### Objective
Pull out every line below that contains the word "this".

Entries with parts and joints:
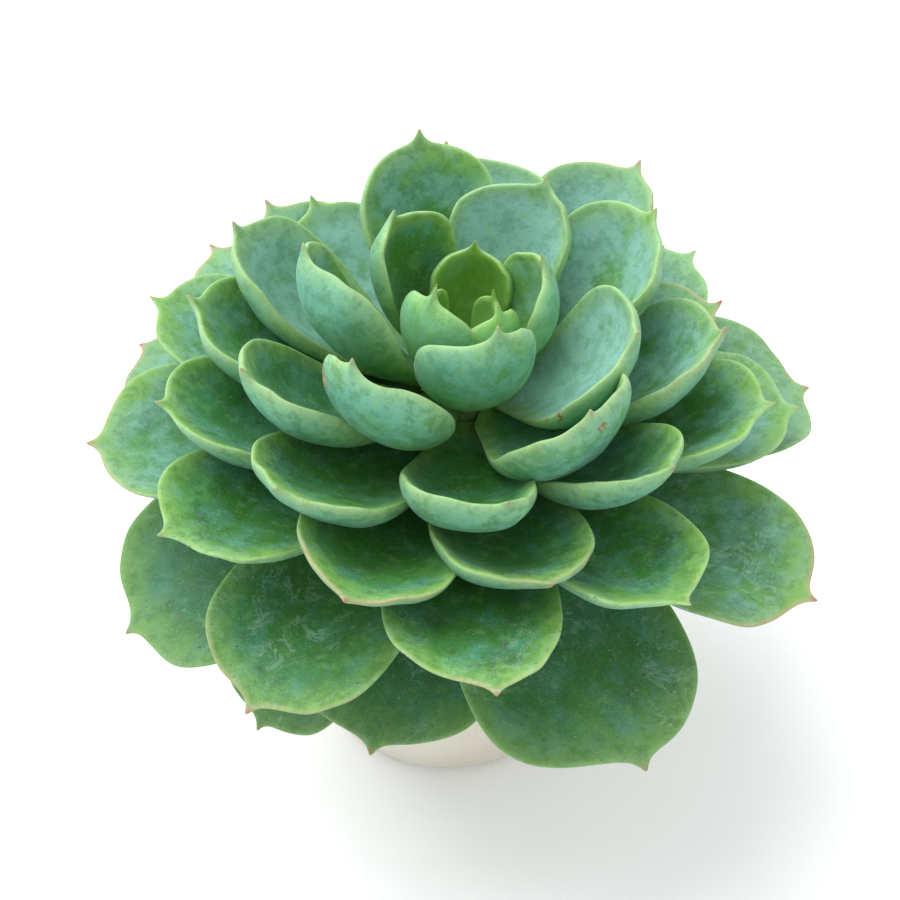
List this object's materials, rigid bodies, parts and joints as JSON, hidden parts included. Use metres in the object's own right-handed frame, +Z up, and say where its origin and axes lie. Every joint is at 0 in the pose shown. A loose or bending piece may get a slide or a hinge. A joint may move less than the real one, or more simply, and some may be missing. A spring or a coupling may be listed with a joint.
{
  "type": "potted succulent",
  "caption": "Rosette succulent with thick spoon-shaped, pointed leaves in a spiral on a short stem, set in soil in a plain round tapered pot.",
  "frame": {"origin": "centre of the pot's flat underside", "axes": "+Z up, out of the pot; the stem leans slightly towards +X; -Y is the side the plant is seen from"},
  "size_m": [0.1393, 0.1388, 0.124],
  "materials": {
    "pot": null,
    "soil": null,
    "stem": "matte green to brown, woody",
    "leaf": null
  },
  "bodies": {
    "root": {"pot": "pot", "soil": "soil", "stem": "stem", "leaf_01": "leaf", "leaf_02": "leaf", "leaf_03": "leaf", "leaf_04": "leaf", "leaf_05": "leaf", "leaf_06": "leaf", "leaf_07": "leaf", "leaf_08": "leaf", "leaf_09": "leaf", "leaf_10": "leaf", "leaf_11": "leaf", "leaf_12": "leaf", "leaf_13": "leaf", "leaf_14": "leaf", "leaf_15": "leaf", "leaf_16": "leaf", "leaf_17": "leaf", "leaf_18": "leaf", "leaf_19": "leaf", "leaf_20": "leaf", "leaf_21": "leaf", "leaf_22": "leaf", "leaf_23": "leaf", "leaf_24": "leaf", "leaf_25": "leaf", "leaf_26": "leaf", "leaf_27": "leaf", "leaf_28": "leaf", "leaf_29": "leaf", "leaf_30": "leaf", "leaf_31": "leaf", "leaf_32": "leaf", "leaf_33": "leaf", "leaf_34": "leaf", "leaf_35": "leaf", "leaf_36": "leaf", "leaf_37": "leaf", "leaf_38": "leaf", "leaf_39": "leaf", "leaf_40": "leaf", "leaf_41": "leaf", "leaf_42": "leaf", "leaf_43": "leaf", "leaf_44": "leaf", "leaf_45": "leaf", "leaf_46": "leaf", "leaf_47": "leaf", "leaf_48": "leaf", "leaf_49": "leaf", "leaf_50": "leaf", "leaf_51": "leaf", "leaf_52": "leaf", "leaf_53": "leaf", "leaf_54": "leaf", "leaf_55": "leaf"}
  },
  "joints": []
}
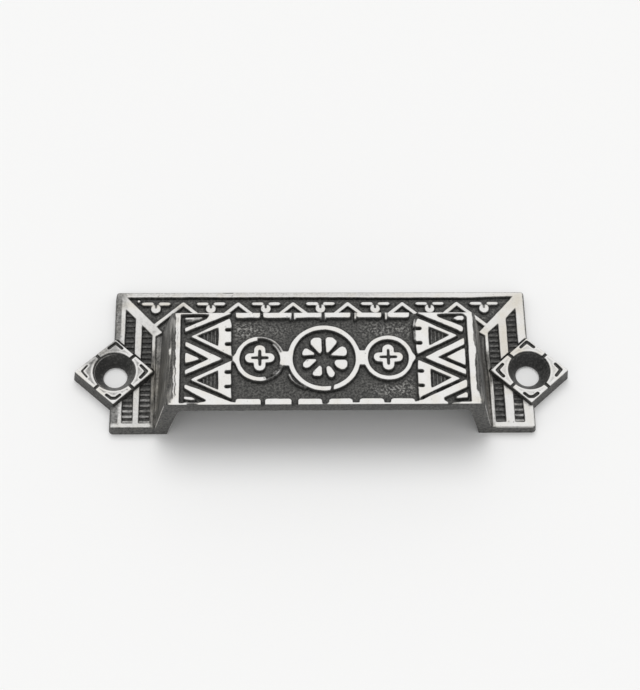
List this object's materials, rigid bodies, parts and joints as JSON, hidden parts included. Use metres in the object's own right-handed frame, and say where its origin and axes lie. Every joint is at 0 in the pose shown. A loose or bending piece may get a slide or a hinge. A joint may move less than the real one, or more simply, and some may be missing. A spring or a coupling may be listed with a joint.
{
  "type": "bin pull",
  "caption": "Cast drawer pull with a hooded finger grip and geometric relief, fixed by a countersunk screw through a diamond ear at each end",
  "frame": {"origin": "midway between the two screw holes, on the mounting back", "axes": "+Z out of the drawer front, +X along the length, +Y towards the closed edge of the hood, fingers enter from -Y"},
  "size_m": [0.1068, 0.0333, 0.0143],
  "materials": {
    "cast_metal": "dark aged casting, its raised relief worn bright"
  },
  "bodies": {
    "root": {"bin_pull": "cast_metal"}
  },
  "joints": []
}
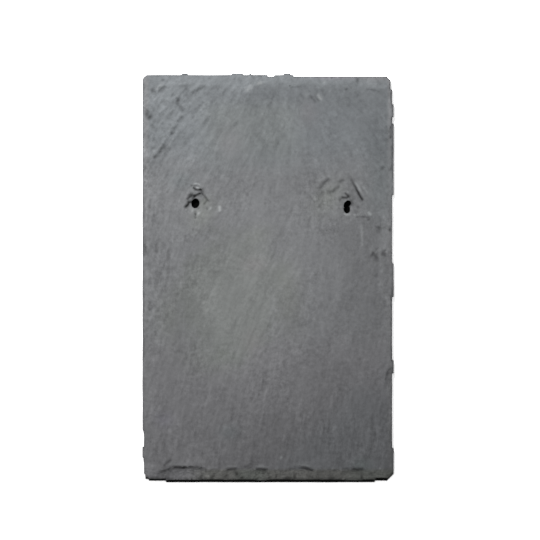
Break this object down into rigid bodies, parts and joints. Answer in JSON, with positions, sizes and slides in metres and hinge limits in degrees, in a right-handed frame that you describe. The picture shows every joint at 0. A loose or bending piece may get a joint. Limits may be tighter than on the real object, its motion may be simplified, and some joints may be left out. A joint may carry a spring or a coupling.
{
  "type": "slate roof tile",
  "caption": "Rectangular riven slate with dressed, flaked edges, clipped corners and punched oval nail holes near its middle, lying on its bed.",
  "frame": {"origin": "on the bed, under the middle of the slate's box", "axes": "+Z out of the weather face, +Y along the length towards the head, +X across to the right"},
  "size_m": [0.2468, 0.4016, 0.009],
  "materials": {
    "riven_slate": "riven, matt, weathered blue-grey with broken olive edges"
  },
  "bodies": {
    "root": {"slate_tile": "riven_slate"}
  },
  "joints": []
}
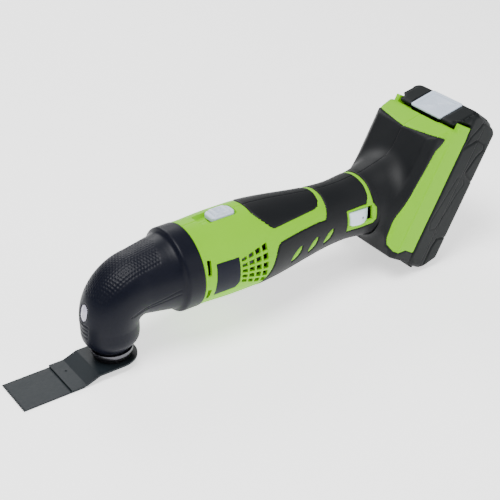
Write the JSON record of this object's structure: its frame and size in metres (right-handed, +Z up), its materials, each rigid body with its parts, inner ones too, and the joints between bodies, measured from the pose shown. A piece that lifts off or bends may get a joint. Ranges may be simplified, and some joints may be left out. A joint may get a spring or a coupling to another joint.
{
  "type": "cordless oscillating multi-tool",
  "caption": "Cordless oscillating multi-tool with right-angle head, plunge-cut blade, slide switch, speed dial and slide-on battery pack.",
  "frame": {"origin": "on the spindle axis, in the plane of the blade's underside", "axes": "+X from the spindle along the handle to the battery, +Z up along the spindle away from the blade, +Y across the tool"},
  "size_m": [0.3934, 0.072, 0.1208],
  "materials": {
    "green_plastic": "satin",
    "black_overmould": "matte",
    "head_plastic": "satin",
    "label_film": "smooth",
    "battery_plastic": "fine texture",
    "grey_plastic": "satin",
    "pale_plastic": "satin",
    "lens": "polished",
    "board": "solder mask",
    "cast_metal": "cast",
    "steel": "ground",
    "bright_steel": "turned",
    "blade_steel": "dark oxide",
    "motor_steel": "zinc plated",
    "magnet": "sintered",
    "copper": "enamelled wire",
    "contact_brass": "stamped",
    "dark_plastic": "moulded",
    "wire_cover": "insulation",
    "cell_wrap": "shrink film"
  },
  "bodies": {
    "tool": {"housing_left": "green_plastic", "housing_right": "green_plastic", "grip_left": "black_overmould", "grip_right": "black_overmould", "label_plate": "label_film", "housing_screws": "steel", "head_cover": "head_plastic", "light_lens": "lens", "light_board": "board", "gear_case": "cast_metal", "gear_case_screws": "steel", "lower_bearing": "steel", "upper_bearing": "steel", "bearing_retainer": "steel", "motor_can": "motor_steel", "motor_magnets": "magnet", "end_bell": "dark_plastic", "front_bearing": "steel", "rear_bearing": "steel", "brush_holders": "contact_brass", "brushes": "magnet", "brush_springs": "steel", "power_switch": "dark_plastic", "speed_board": "board", "terminal_block": "dark_plastic", "terminal_blades": "contact_brass", "motor_wires": "wire_cover", "battery_wires": "wire_cover"},
    "armature": {"motor_shaft": "steel", "armature_stack": "motor_steel", "windings": "copper", "commutator": "copper", "fan": "dark_plastic", "eccentric": "steel", "eccentric_bearing": "steel"},
    "spindle_set": {"spindle": "steel", "fork": "cast_metal", "spindle_flange": "bright_steel", "blade_carrier": "blade_steel", "saw_blade": "blade_steel", "clamp_washer": "steel", "clamp_screw": "steel"},
    "slide_switch": {"switch_button": "grey_plastic", "switch_link": "pale_plastic"},
    "speed_dial": {"dial_wheel": "pale_plastic"},
    "battery": {"battery_case_front": "battery_plastic", "battery_case_back": "battery_plastic", "cells": "cell_wrap", "cell_holder": "dark_plastic", "battery_board": "board", "battery_contacts": "contact_brass", "battery_screws": "steel", "latch_spring": "steel"},
    "battery_latch": {"latch_button": "grey_plastic"}
  },
  "joints": [
    {"name": "armature_spin", "type": "hinge", "parent": "tool", "child": "armature", "pos_m": [0, 0, 0.057], "axis": [1, 0, 0], "continuous": true},
    {"name": "spindle_swing", "type": "hinge", "parent": "tool", "child": "spindle_set", "pos_m": [0, 0, 0], "axis": [0, 0, 1], "range_deg": [-1.6, 1.6]},
    {"name": "switch_slide", "type": "slide", "parent": "tool", "child": "slide_switch", "axis": [-1, 0, 0], "range_m": [0, 0.008]},
    {"name": "dial_turn", "type": "hinge", "parent": "tool", "child": "speed_dial", "pos_m": [0.1975, -0.0102, 0.0536], "axis": [0, 0, 1], "range_deg": [-120, 120]},
    {"name": "pack_slide", "type": "slide", "parent": "tool", "child": "battery", "axis": [0.4848, 0, 0.8746], "range_m": [0, 0.09]},
    {"name": "latch_press", "type": "slide", "parent": "battery", "child": "battery_latch", "axis": [0.2181, 0, -0.9759], "range_m": [0, 0.0022], "stiffness_N_per_m": 900}
  ]
}
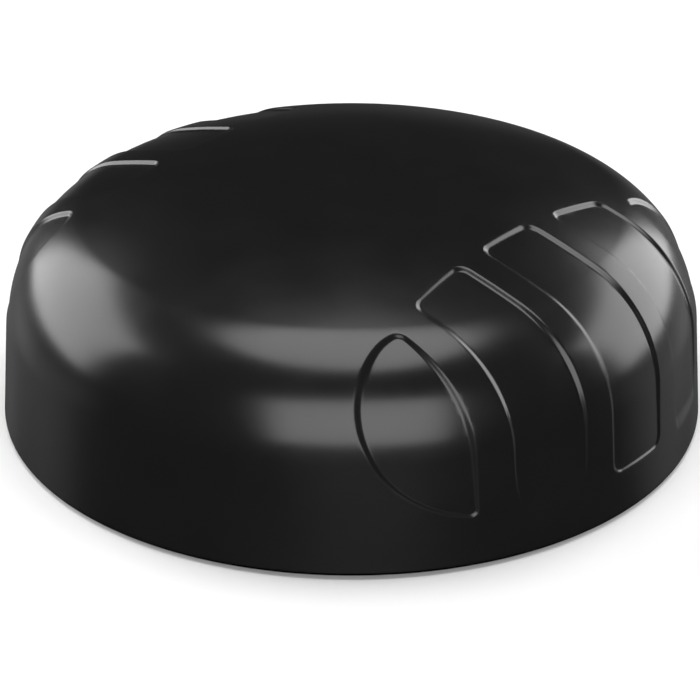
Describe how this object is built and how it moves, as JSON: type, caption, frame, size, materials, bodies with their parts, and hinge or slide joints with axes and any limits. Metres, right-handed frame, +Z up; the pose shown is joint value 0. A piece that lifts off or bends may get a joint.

### Task output
List this object's materials, rigid bodies, parts and joints as JSON, hidden parts included. Use metres in the object's own right-handed frame, +Z up, and say where its origin and axes lie. Every joint is at 0 in the pose shown. A loose or bending piece may get a slide or a hinge. A joint may move less than the real one, or more simply, and some may be missing. A spring or a coupling may be listed with a joint.
List this object's materials, rigid bodies, parts and joints as JSON, hidden parts included. Use metres in the object's own right-handed frame, and say where its origin and axes lie. Every joint is at 0 in the pose shown. A loose or bending piece may get a slide or a hinge. A joint may move less than the real one, or more simply, and some may be missing. A spring or a coupling may be listed with a joint.
Break this object down into rigid bodies, parts and joints. Answer in JSON, with positions, sizes and slides in metres and hinge limits in degrees, in a right-handed frame that you describe. The picture shows every joint at 0. A loose or bending piece may get a joint. Limits may be tighter than on the real object, its motion may be simplified, and some joints may be left out. A joint may carry a spring or a coupling.
Write the JSON record of this object's structure: its frame and size in metres (right-handed, +Z up), its materials, each rigid body with its parts, inner ones too, and the joints between bodies, measured from the pose shown. A piece that lifts off or bends may get a joint. Ranges may be simplified, and some joints may be left out. A joint may get a spring or a coupling to another joint.
Describe how this object is built and how it moves, as JSON: type, caption, frame, size, materials, bodies with their parts, and hinge or slide joints with axes and any limits. Metres, right-handed frame, +Z up; the pose shown is joint value 0. A piece that lifts off or bends may get a joint.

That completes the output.